As technology advances, it’s becoming more difficult to verify the authenticity of images and videos used as evidence in court proceedings. Arkansas lawyers have been made aware of this new challenge by articles in the ABA Journal and other publications. In cases around the world, it’s been discovered that some people are doctoring evidence with so-called deepfakes.
What are deepfakes?
Deepfakes have been in the mainstream news since at least 2018 and in courtrooms for years earlier. The word deepfake is a combination of the term “deep learning” with the word fake. They are images that have been manipulated, usually replacing one person’s image with another’s. Deepfakes have been used to create revenge porn in some cases. In others, they have been used to implicate people for crimes they didn’t commit.

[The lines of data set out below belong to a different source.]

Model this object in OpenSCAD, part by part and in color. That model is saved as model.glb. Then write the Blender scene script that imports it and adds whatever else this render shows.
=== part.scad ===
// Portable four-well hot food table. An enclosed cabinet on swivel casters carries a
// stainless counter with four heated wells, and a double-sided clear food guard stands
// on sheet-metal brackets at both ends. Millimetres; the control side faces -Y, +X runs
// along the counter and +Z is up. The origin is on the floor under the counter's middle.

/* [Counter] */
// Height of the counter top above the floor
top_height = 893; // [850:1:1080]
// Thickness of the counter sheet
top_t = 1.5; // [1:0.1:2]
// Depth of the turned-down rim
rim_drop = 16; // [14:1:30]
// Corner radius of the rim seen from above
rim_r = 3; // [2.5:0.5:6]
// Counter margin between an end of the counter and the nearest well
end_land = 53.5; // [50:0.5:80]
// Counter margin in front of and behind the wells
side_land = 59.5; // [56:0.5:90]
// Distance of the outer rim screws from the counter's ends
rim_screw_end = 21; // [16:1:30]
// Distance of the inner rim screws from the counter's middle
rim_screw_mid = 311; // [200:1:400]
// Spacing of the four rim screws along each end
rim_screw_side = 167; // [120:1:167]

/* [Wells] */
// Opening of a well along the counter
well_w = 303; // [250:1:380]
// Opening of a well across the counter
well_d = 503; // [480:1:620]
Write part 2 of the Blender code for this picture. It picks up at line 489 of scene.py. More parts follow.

Deepfakes are created with artificial intelligence. To the naked eye, they can be very convincing. In one recent case in Britain, deepfakes almost costed a man his reputation. His former partner had manipulated a piece of footage in order to falsely portray him as violent and bad-natured. Luckily, his advocates were experienced in criminal defense law. They challenged the footage and exposed it as fake by looking at the metadata.
The importance of verifying evidence
Today, judges and lawyers are trying to come up with processes for verifying evidence and uncovering deepfakes. If such videos are allowed to proliferate unchecked, they will be able to taint the justice system.
The decision about what pieces of evidence to admit in court has serious consequences for defendants on trial. Without carefully verifying voicemail messages, photos and videos, there can always be a lingering doubt about innocence. A criminal defense attorney understands how common and deceptive deepfakes can be and may work to prevent such evidence from being used against the defendant.